Mc Gw calls “Montagem – PR Funk” a new door that opened for me.” But that doesn’t mean walking through it was easy. 

Online music communities often operate without regard for music industry convention. Producers tend to sample first and ask questions later, obtaining official clearances after a release — rather than beforehand — if they clear them at all. “Montagem – PR Funk” was no different.

Black 17, which owes much of its recent success to embracing phonk, signed “Montagem – PR Funk” once it started to perform well on TikTok. The label almost immediately found itself in dispute with the owners of uncleared samples, according to Houstle. One was Mc Gw. 
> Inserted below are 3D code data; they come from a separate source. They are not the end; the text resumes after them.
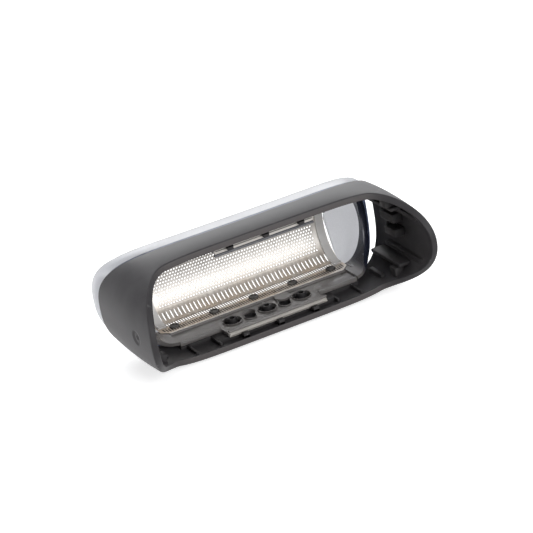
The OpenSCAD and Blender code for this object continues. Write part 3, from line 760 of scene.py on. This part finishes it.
def makeEndDetails(setup):
    # the right end's ribs and latch blocks, then one corner, mirrored to all four
    face, root, edge = setup["face"], setup["root"], setup["edge"]
    half = setup["ribWidth"] / 2
    parts = [roundedBlock((face - setup["ribWidth"], root), (setup["ribNear"], setup["ribFar"]),
                          (z - half, z + half), edge)
             for z in (-setup["ribHeight"], setup["ribHeight"])]
    lowLatch = setup["latchFar"] - setup["post"]
    parts += [
        roundedBlock((face - setup["latchReach"], root), (setup["latchNear"], setup["latchFar"]),
                     (setup["latchGapTop"], setup["latchTop"]), edge),
        roundedBlock((face - setup["latchReach"], root), (setup["latchNear"], lowLatch),
                     (setup["boxLow"], setup["boxTop"]), edge),
        roundedBlock((face - setup["post"], root), (lowLatch, setup["latchFar"]),
                     (setup["boxLow"], setup["latchTop"]), edge),
    ]
    x = setup["postX"]
    corner = [
        roundedBlock((x - setup["post"] / 2, x + setup["post"] / 2),
                     (setup["postNear"], setup["postFar"]),
                     (-setup["sideRoot"], -setup["postInner"]), edge),
        roundedBlock(setup["bracketX"], setup["bracketDepth"],
                     tuple(-z for z in setup["bracketHeight"][::-1]), edge),
        roundedBlock(setup["shelfX"], setup["shelfDepth"],
                     tuple(-z for z in setup["shelfHeight"][::-1]), edge),
    ]
    parts += corner + mirrored(corner, 2)
    parts = trimmed(parts, setup)
    return parts + mirrored(parts, 0)


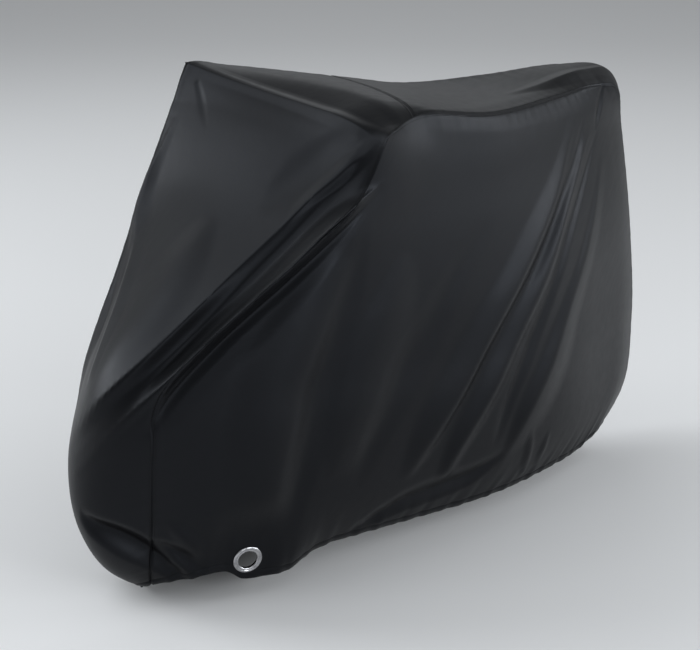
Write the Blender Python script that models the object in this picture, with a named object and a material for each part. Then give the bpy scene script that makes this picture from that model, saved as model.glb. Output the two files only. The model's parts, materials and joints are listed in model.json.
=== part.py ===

Black 17 and Mc Gw’s team negotiated a deal — he was eventually added to “Montagem – PR Funk” as a primary artist — and they now work together regularly. Black 17 previously forged similar business relationships with DJ Paul and Kingpin Skinny Pimp when the phonk community started sampling them.

Mc Gw now employs several staff members whose primary job is to track down uncleared samples of him and negotiate deals with the producers behind the songs. This is a business necessity, the rapper says, since “currently almost 100 songs are released per week with my voice.” 

It’s impossible to catch them all, but if Mc Gw puts agreements in place at least with the songs that are earning noticeable streams, this continues to expand his reach, and ensures that he gets paid for the use of his voice. It’s an odd system, but for now it’s working. 

The rapper doesn’t only want to rely on the favor of sample-based producers; he is also hard at work on his own album, tentatively titled Phonk Nation. “Every day I’m in the studio,” Mc Gw says. “Thank God the phonk appeared — the work is being rewarded.”